GRAPHICS

Defining the Terrorist Attack Cycle

Feb 23, 2012 | 16:30 GMT

People hold up pictures of victims at a commemoration ceremony 25 years after the terrorist attack on the Jewish community AMIA.
People hold up pictures of victims at a commemoration ceremony 25 years after the terrorist attack on the Jewish community AMIA on 18 July 2019 in Buenos Aires, Argentina.

(Photo by Federico Rotter/NurPhoto via Getty Images)

Defining the Terrorist Attack Cycle

Terrorist attacks and criminal operations often require meticulous planning and preparation. This process takes place in a six-stage attack cycle: target selection, planning, deployment, the attack, escape and exploitation. During the target selection and planning stages, terrorists conduct preoperational surveillance to determine the target's patterns of behavior if it is an individual or possible weaknesses and attack methods if the target is a building or facility. After a target is selected and surveilled, operational planning for the actual attack begins. During this phase, the who, how, where and when of the attack are determined. To make these decisions, the plotters must conduct more surveillance, initiate logistic support and assemble the attack team. When the planning stage is complete, the terrorists deploy for the actual attack — the point of no return. In the deployment stage, the attackers will leave their safe houses, collect any weapons, assemble any improvised explosive devices being used, form into teams and move to the location of the target.
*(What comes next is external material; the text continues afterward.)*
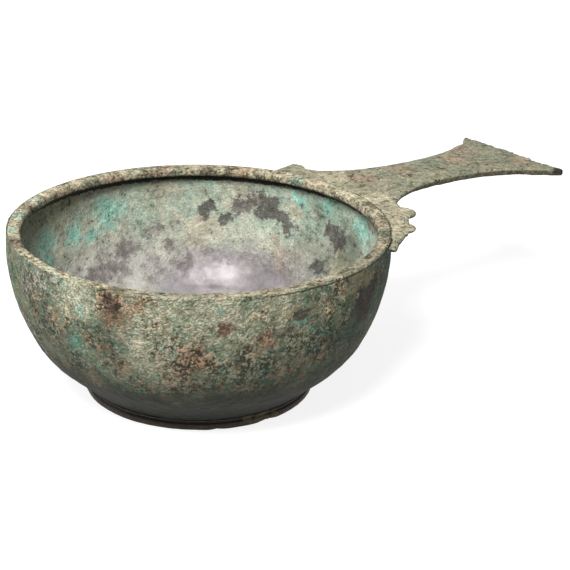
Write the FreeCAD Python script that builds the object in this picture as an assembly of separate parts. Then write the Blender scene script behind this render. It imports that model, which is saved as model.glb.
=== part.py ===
"""Bronze patera: a deep round bowl on a foot ring, with an inset rim ring and a flared plate handle.

All sizes are millimetres. The origin is the centre of the bowl on the plane that it stands on,
+Z is up and +X runs along the handle.
"""
import FreeCAD
import Part
import math
import os

# Bowl
BOWL_RADIUS = 101.0          # outside of the upright wall
HEIGHT = 90.0                # top of the rim above the table
WALL = 3.2
UPRIGHT_WALL = 8.3           # the straight stretch of wall under the top edge
SHOULDER_RADIUS = 101.0      # round shoulder under the upright wall
BELLY_HEIGHT = 26.8          # above the base, where the shoulder runs into the tighter belly
BELLY_ROUND = 45.0           # the belly runs into a straight slope down to the foot
FLOOR_THICKNESS = 3.0
FLOOR_SWEEP = 14.0           # round between the inside slope and the flat floor
UPSTAND = 1.2                # thin edge of wall left outside the rim ring
UPSTAND_DROP = 0.4           # the thin edge ends this much below the rim

# Two turned rings on the underside of the base, each given by the radius of its crest
INNER_RING_RADIUS = 16.0
OUTER_RING_RADIUS = 38.0
BASE_RING_WIDTH = 2.8        # at its foot, from which it comes to a crest
BASE_RING_HEIGHT = 1.1
LATHE_CENTRE_RADIUS = 2.2    # the dimple left by the lathe centre
LATHE_CENTRE_DEPTH = 0.9

# Rim ring
RING_HEIGHT = 5.2
LIP_OVERHANG = 4.8           # how far the lip stands in over the wall below it
LIP_ROUND = 1.7              # drawn as two bevels
RING_SLOPE = 0.5             # the top falls this much towards the mouth
RING_BEVEL = 0.4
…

If counterterrorism and law enforcement personnel have not stopped them by this point, the terrorists will press home their attack. In the beginning phases of the terrorist attack cycle, planners must determine the method of escape and the precise timing for implementing the escape plan. Without such planning, those carrying out attacks are further vulnerable to detection and capture — an eventuality that risks limiting future operations due to the loss of the operatives and also to the intelligence that law enforcement can glean from the detainees. (In suicide attacks, militants obviously do not need to take into account an escape route.) After the perpetrators successfully stage an attack and escape, they will attempt to derive additional value from it by generating publicity. The goal — beyond flaunting the success and spreading terror — is to gain wider support and sympathy from those most inclined to agree with the perpetrators' goals and tactics. The best way to elicit widespread coverage, of course, is to carry out spectacular, brazen and particularly violent acts or attacks against prominent people — meaning potential media reaction is considered during the target selection phase of the attack cycle.